Jewish people did not have a "different class of citizenship" in the USSR. They were citizens of the USSR and of their nationality.
Malopolanin 3 | 133
29 Jul 2015 #50
Poland's peasantry, as with those in most other Catholic countries in Europe, except perhaps for Italy where the Jewish-gentile symbiosis was more complete, was fiercely anti-Semitic, had been for centuries! The Catholic Church erroneously blamed the Jews, rather than the Romans, for the death of Christ. The rest is history.

And it was one way street and had nothing to do with Arenda System and other forms of exploitation of peasants? Do you claim also Jews were held in stronger contempt than peasants(among others by Jews)? Do you think Jews were more discriminated and treated worse than peasants?
Lyzko 45 | 9,438
29 Jul 2015 #51
As the peasants were Christians and the Jews weren't, the answer's an unequivocal "yes"!

Delphi,

Jews had the stamp "Jew"/"ZHYD" inside their passports in order to separate them from the rest of the (mostly, vastly) non-Jewish Soviet population. Ignorance? To whose ignorance are you referring, pray? You mean they were "equal" as citizens merely so long as they remained separate from the rest of the Russian nation??? What kind of freedom's that? Answer: the Communist kind:-)
OP delphiandomine 88 | 18,131
29 Jul 2015 #52
Lyzko, stop! You are referring to nothing more than the nationality marker that ALL nationalities had within their internal passports. It wasn't anything peculiar to Jewish people except the fact that they were recognised as a nationality (narod) in their own right. Even within Soviet Russia, there was an astonishing amount of nationalities - and one was not only a citizen of the USSR, but also a citizen belonging to their own nationality too. Theoretically, a Jewish person would have belonged to the Jewish Autonomous Oblast if you wanted to identify them with a particular territory within the hugely ethnically diverse USSR.

Yes, there was some persecution of Jews in the USSR, but it had absolutely nothing to do with the nationality marker in their passport. They were simply considered to be one of the constituent peoples of the USSR, on an equal basis to Estonians, Chechens, Ossetians, Georgians and all the many others.

The nationality marker in the internal passport really had nothing to do with Nazi Germany's policies.
Lyzko 45 | 9,438
29 Jul 2015 #53
Sounds to me like rationalizing, pure and simple!

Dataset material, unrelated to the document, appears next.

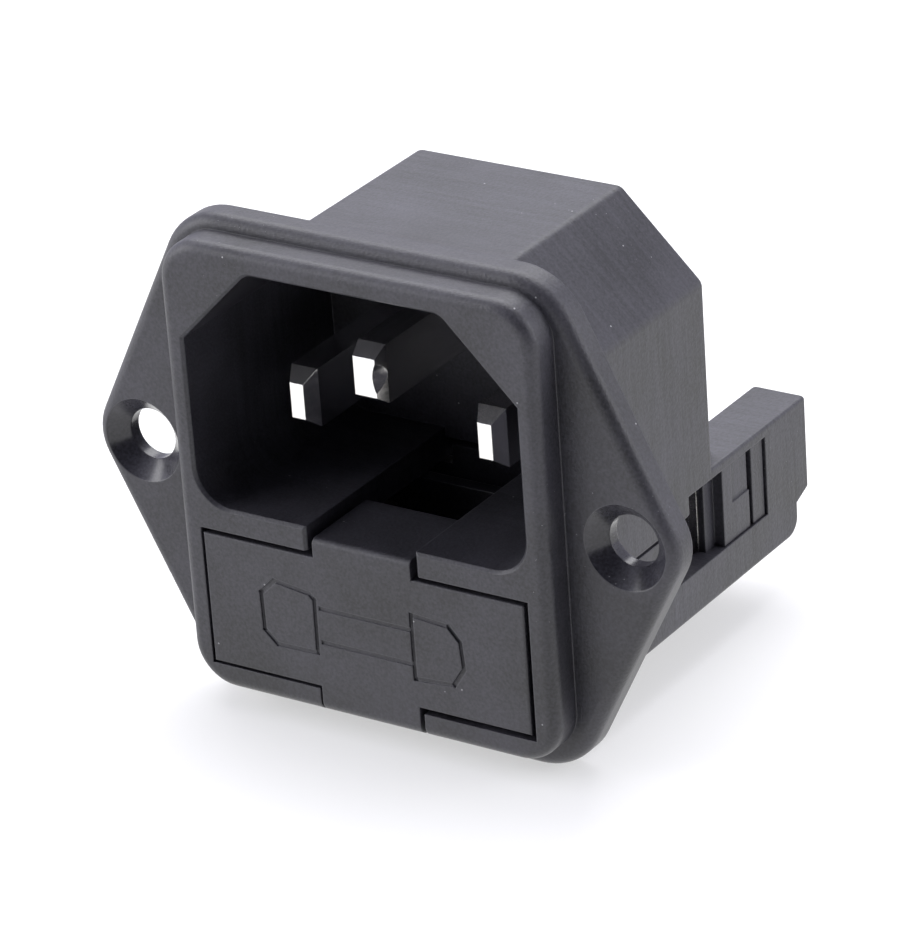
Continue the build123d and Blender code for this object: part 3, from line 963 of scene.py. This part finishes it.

Granted, under the "wonderful" Soviet Model, ALL citizens of the Soviet Union were equal under the law of the land. Problem was, certain groups, i.e. the Jews, suffered terribly under Stalin's regime, rich or poor. Only if Jews in the Politburo for instance curried favor with the Kremlin, might they reap the benefits of any other non-Jewish aparatschiki.

No soap, Delphi! Your argument all but confirms my own deeply held suspicions of any Soviet leader, especially the modern-day semi-Czar/dictator Tovarich Putin:-)

We should talking about languages on this thread
yehudi 1 | 433
30 Jul 2015 #54
Harry, Are you serious? Warsaw the Yiddish capital of the world? It once was, but we know what happened since then. Today you can hear Yiddish spoken even by children in many neighborhoods of Jerusalem and in some neighborhoods of Tel Aviv and Bnei Brak (a suburb of Tel Aviv). You can also hear it in parts of Brooklyn, where it's mixed a bit with English and has a Hungarian accent. Also among the ultra-Orthodox Jews in Antwerp. Basically it's still a common language among Hasidic Jews and is not dying out at all. But there's very little cultural activity in this language. The artistic Jews don't speak it anymore (except for old people) and the Hassidic Jews don't bother much with the arts. Yiddish theater is mostly a nostalgic thing. I don't think anything new is being written. On the other hand there's plenty of Jewish cultural activity in Hebrew in Israel and in English in the US.